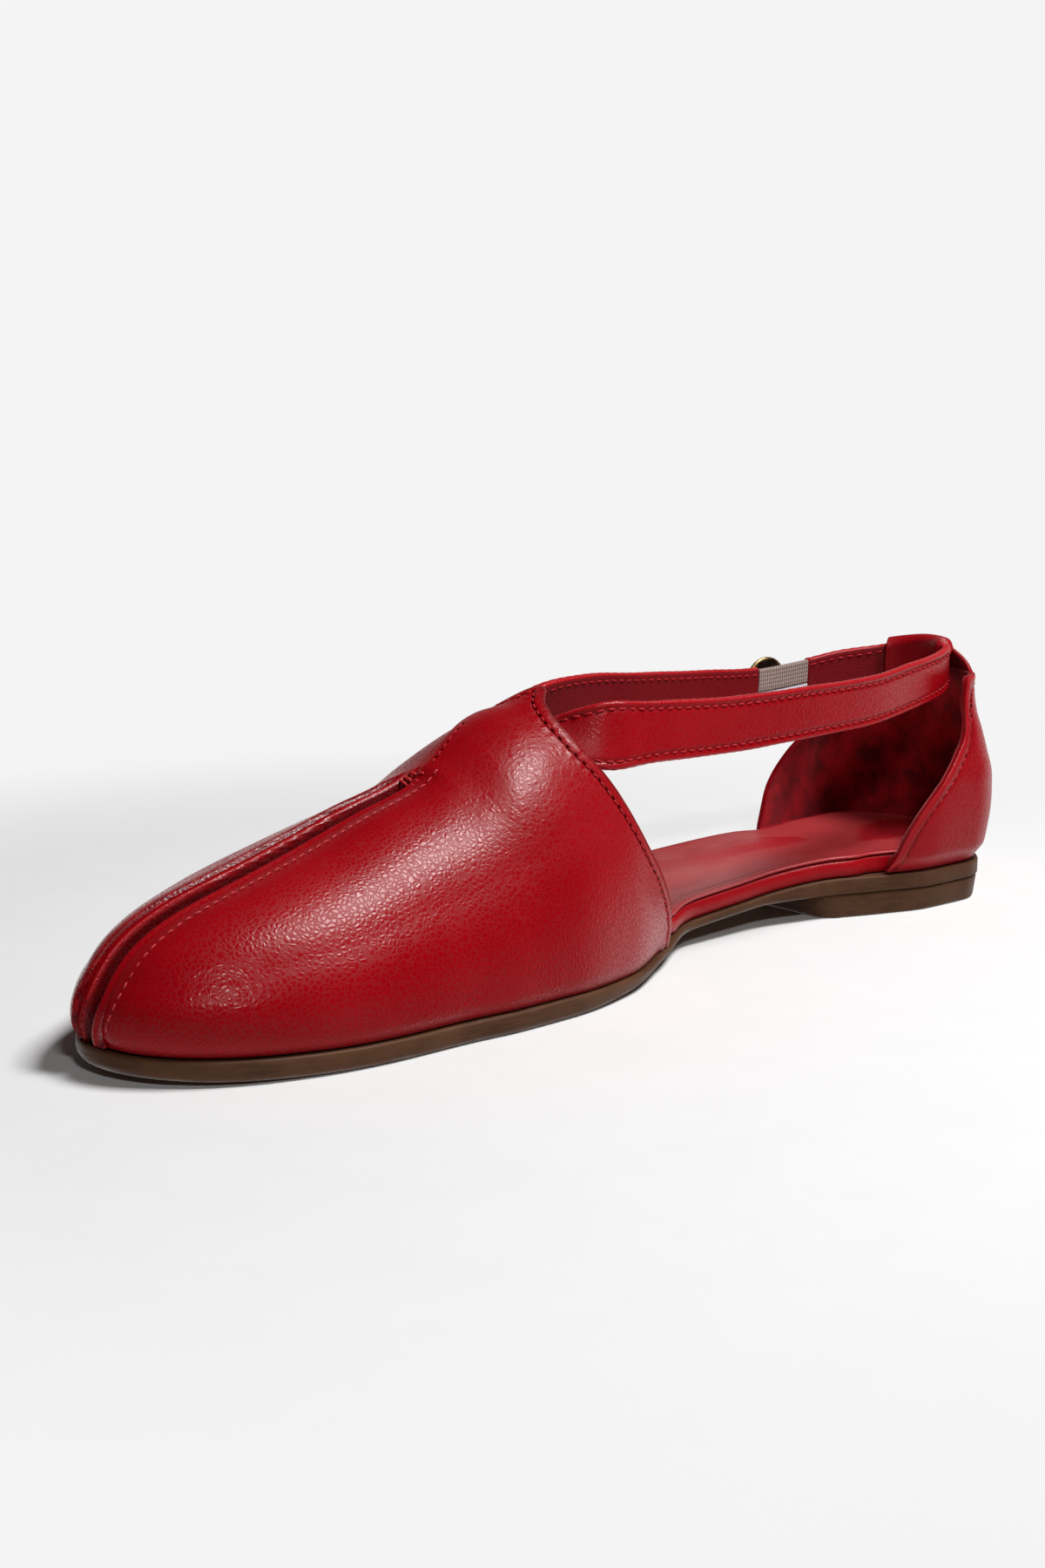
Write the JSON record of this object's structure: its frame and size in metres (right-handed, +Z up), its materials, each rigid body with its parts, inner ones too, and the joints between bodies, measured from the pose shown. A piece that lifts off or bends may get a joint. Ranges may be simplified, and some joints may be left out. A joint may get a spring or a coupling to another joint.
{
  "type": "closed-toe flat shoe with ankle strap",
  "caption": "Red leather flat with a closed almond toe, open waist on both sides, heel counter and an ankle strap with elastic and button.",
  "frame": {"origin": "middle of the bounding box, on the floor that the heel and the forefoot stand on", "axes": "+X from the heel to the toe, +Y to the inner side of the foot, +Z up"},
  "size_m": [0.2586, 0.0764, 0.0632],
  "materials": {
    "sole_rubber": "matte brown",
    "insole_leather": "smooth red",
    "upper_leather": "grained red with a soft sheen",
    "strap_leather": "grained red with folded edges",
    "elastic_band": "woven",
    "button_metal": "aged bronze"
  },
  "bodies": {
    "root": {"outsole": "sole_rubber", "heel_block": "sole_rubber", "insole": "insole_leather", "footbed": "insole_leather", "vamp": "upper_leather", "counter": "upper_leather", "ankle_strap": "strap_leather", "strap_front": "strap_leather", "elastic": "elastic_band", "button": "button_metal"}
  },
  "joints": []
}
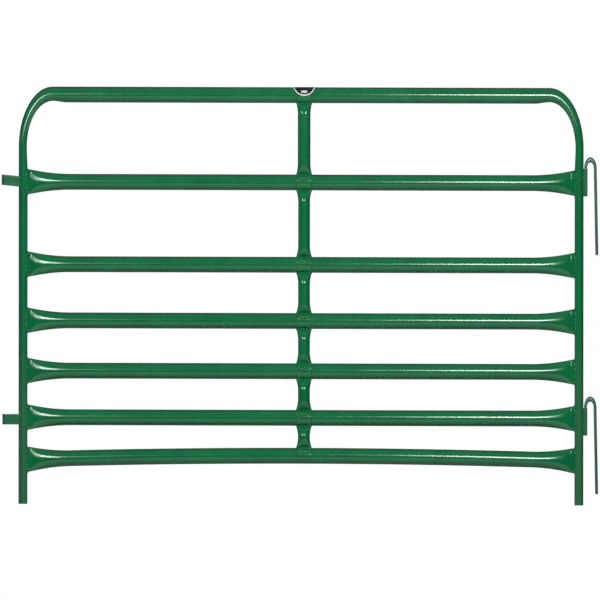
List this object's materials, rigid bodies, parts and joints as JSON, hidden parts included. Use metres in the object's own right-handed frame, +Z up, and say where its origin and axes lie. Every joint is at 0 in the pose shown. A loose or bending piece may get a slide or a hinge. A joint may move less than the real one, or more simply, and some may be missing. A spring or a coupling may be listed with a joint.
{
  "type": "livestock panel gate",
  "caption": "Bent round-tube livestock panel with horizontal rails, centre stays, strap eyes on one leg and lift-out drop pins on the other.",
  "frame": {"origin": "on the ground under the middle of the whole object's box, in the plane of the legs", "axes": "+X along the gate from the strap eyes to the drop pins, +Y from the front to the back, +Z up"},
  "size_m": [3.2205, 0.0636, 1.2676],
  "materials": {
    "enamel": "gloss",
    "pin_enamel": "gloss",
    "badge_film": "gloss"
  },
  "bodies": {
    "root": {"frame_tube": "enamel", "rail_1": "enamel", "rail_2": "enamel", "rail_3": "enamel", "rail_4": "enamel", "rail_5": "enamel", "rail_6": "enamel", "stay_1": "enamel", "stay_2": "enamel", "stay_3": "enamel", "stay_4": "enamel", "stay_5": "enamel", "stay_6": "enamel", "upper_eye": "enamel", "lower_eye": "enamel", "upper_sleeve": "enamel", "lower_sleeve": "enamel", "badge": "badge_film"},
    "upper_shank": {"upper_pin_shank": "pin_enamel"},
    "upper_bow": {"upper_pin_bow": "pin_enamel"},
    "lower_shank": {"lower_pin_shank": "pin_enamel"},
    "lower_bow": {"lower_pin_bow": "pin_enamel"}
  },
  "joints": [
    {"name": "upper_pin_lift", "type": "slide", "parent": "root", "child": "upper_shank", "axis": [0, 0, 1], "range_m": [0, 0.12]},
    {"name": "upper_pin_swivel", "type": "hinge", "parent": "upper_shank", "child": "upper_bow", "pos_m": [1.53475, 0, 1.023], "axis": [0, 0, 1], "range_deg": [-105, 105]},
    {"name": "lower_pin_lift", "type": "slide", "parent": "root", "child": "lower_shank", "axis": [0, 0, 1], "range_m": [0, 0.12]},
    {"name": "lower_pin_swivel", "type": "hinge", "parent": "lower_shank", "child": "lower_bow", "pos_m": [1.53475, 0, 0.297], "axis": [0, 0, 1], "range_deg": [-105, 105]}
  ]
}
..............................
Exercise description: Write out the full set of records exactly as given.

Output for this task:
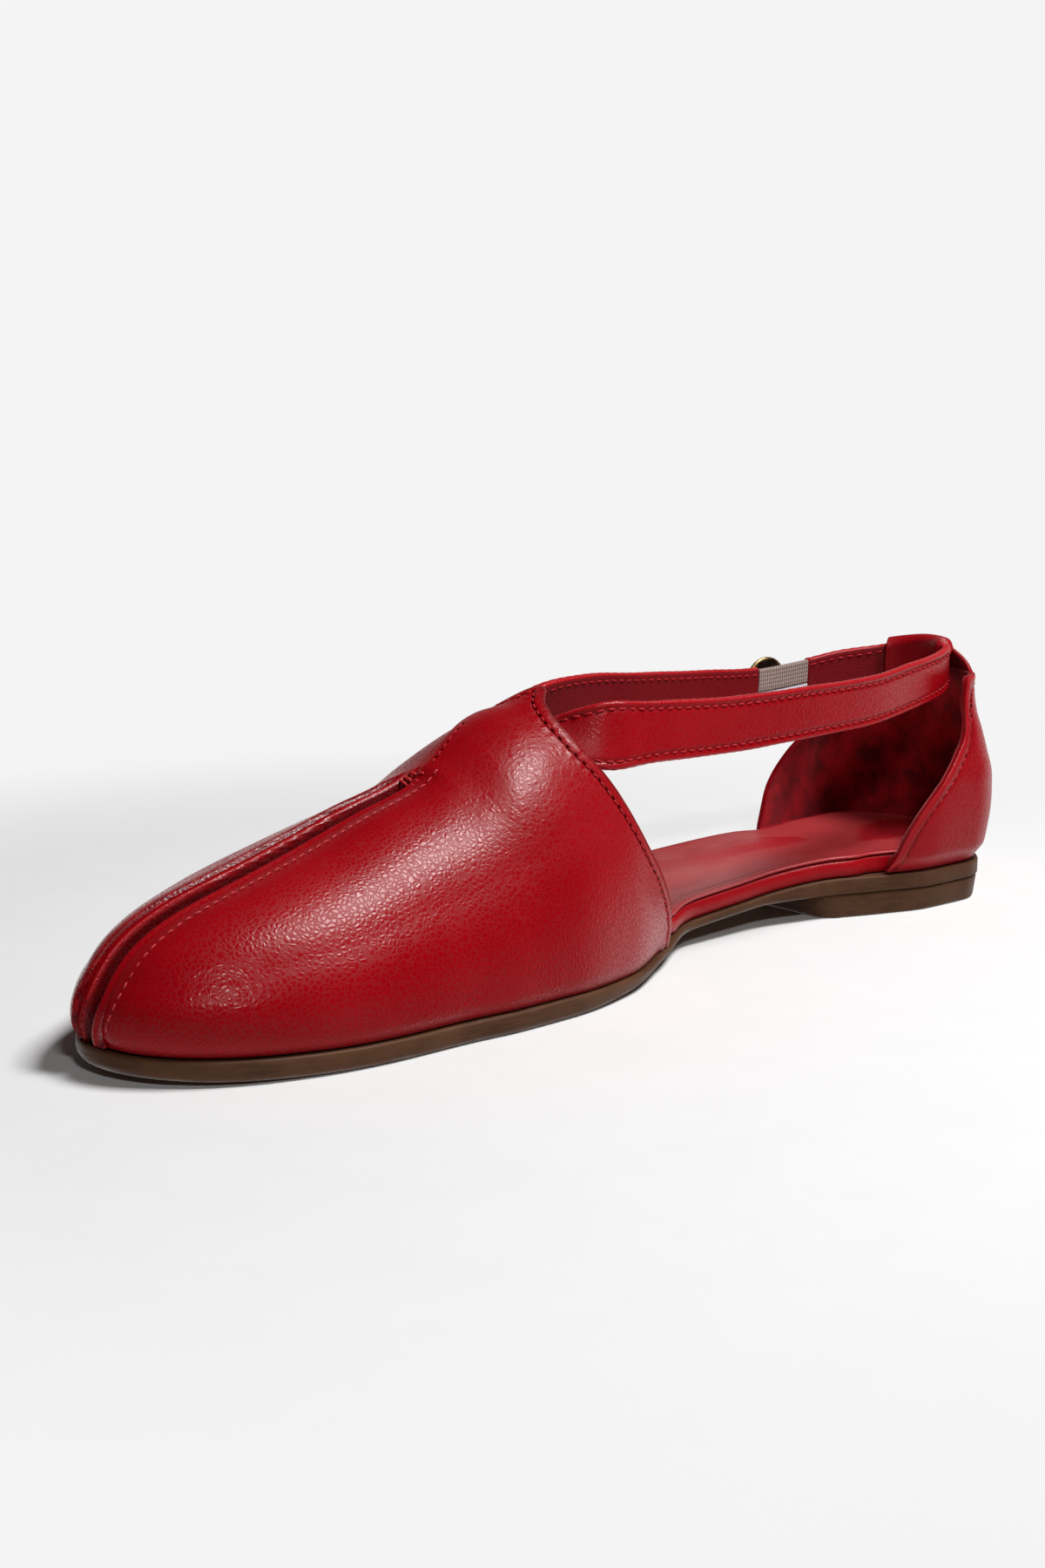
Write the JSON record of this object's structure: its frame and size in metres (right-handed, +Z up), its materials, each rigid body with its parts, inner ones too, and the joints between bodies, measured from the pose shown. A piece that lifts off or bends may get a joint. Ranges may be simplified, and some joints may be left out. A joint may get a spring or a coupling to another joint.
{
  "type": "closed-toe flat shoe with ankle strap",
  "caption": "Red leather flat with a closed almond toe, open waist on both sides, heel counter and an ankle strap with elastic and button.",
  "frame": {"origin": "middle of the bounding box, on the floor that the heel and the forefoot stand on", "axes": "+X from the heel to the toe, +Y to the inner side of the foot, +Z up"},
  "size_m": [0.2586, 0.0764, 0.0632],
  "materials": {
    "sole_rubber": "matte brown",
    "insole_leather": "smooth red",
    "upper_leather": "grained red with a soft sheen",
    "strap_leather": "grained red with folded edges",
    "elastic_band": "woven",
    "button_metal": "aged bronze"
  },
  "bodies": {
    "root": {"outsole": "sole_rubber", "heel_block": "sole_rubber", "insole": "insole_leather", "footbed": "insole_leather", "vamp": "upper_leather", "counter": "upper_leather", "ankle_strap": "strap_leather", "strap_front": "strap_leather", "elastic": "elastic_band", "button": "button_metal"}
  },
  "joints": []
}
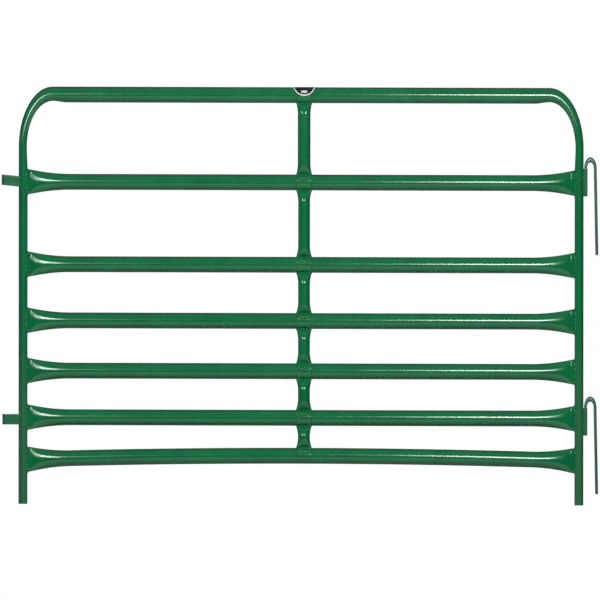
List this object's materials, rigid bodies, parts and joints as JSON, hidden parts included. Use metres in the object's own right-handed frame, +Z up, and say where its origin and axes lie. Every joint is at 0 in the pose shown. A loose or bending piece may get a slide or a hinge. A joint may move less than the real one, or more simply, and some may be missing. A spring or a coupling may be listed with a joint.
{
  "type": "livestock panel gate",
  "caption": "Bent round-tube livestock panel with horizontal rails, centre stays, strap eyes on one leg and lift-out drop pins on the other.",
  "frame": {"origin": "on the ground under the middle of the whole object's box, in the plane of the legs", "axes": "+X along the gate from the strap eyes to the drop pins, +Y from the front to the back, +Z up"},
  "size_m": [3.2205, 0.0636, 1.2676],
  "materials": {
    "enamel": "gloss",
    "pin_enamel": "gloss",
    "badge_film": "gloss"
  },
  "bodies": {
    "root": {"frame_tube": "enamel", "rail_1": "enamel", "rail_2": "enamel", "rail_3": "enamel", "rail_4": "enamel", "rail_5": "enamel", "rail_6": "enamel", "stay_1": "enamel", "stay_2": "enamel", "stay_3": "enamel", "stay_4": "enamel", "stay_5": "enamel", "stay_6": "enamel", "upper_eye": "enamel", "lower_eye": "enamel", "upper_sleeve": "enamel", "lower_sleeve": "enamel", "badge": "badge_film"},
    "upper_shank": {"upper_pin_shank": "pin_enamel"},
    "upper_bow": {"upper_pin_bow": "pin_enamel"},
    "lower_shank": {"lower_pin_shank": "pin_enamel"},
    "lower_bow": {"lower_pin_bow": "pin_enamel"}
  },
  "joints": [
    {"name": "upper_pin_lift", "type": "slide", "parent": "root", "child": "upper_shank", "axis": [0, 0, 1], "range_m": [0, 0.12]},
    {"name": "upper_pin_swivel", "type": "hinge", "parent": "upper_shank", "child": "upper_bow", "pos_m": [1.53475, 0, 1.023], "axis": [0, 0, 1], "range_deg": [-105, 105]},
    {"name": "lower_pin_lift", "type": "slide", "parent": "root", "child": "lower_shank", "axis": [0, 0, 1], "range_m": [0, 0.12]},
    {"name": "lower_pin_swivel", "type": "hinge", "parent": "lower_shank", "child": "lower_bow", "pos_m": [1.53475, 0, 0.297], "axis": [0, 0, 1], "range_deg": [-105, 105]}
  ]
}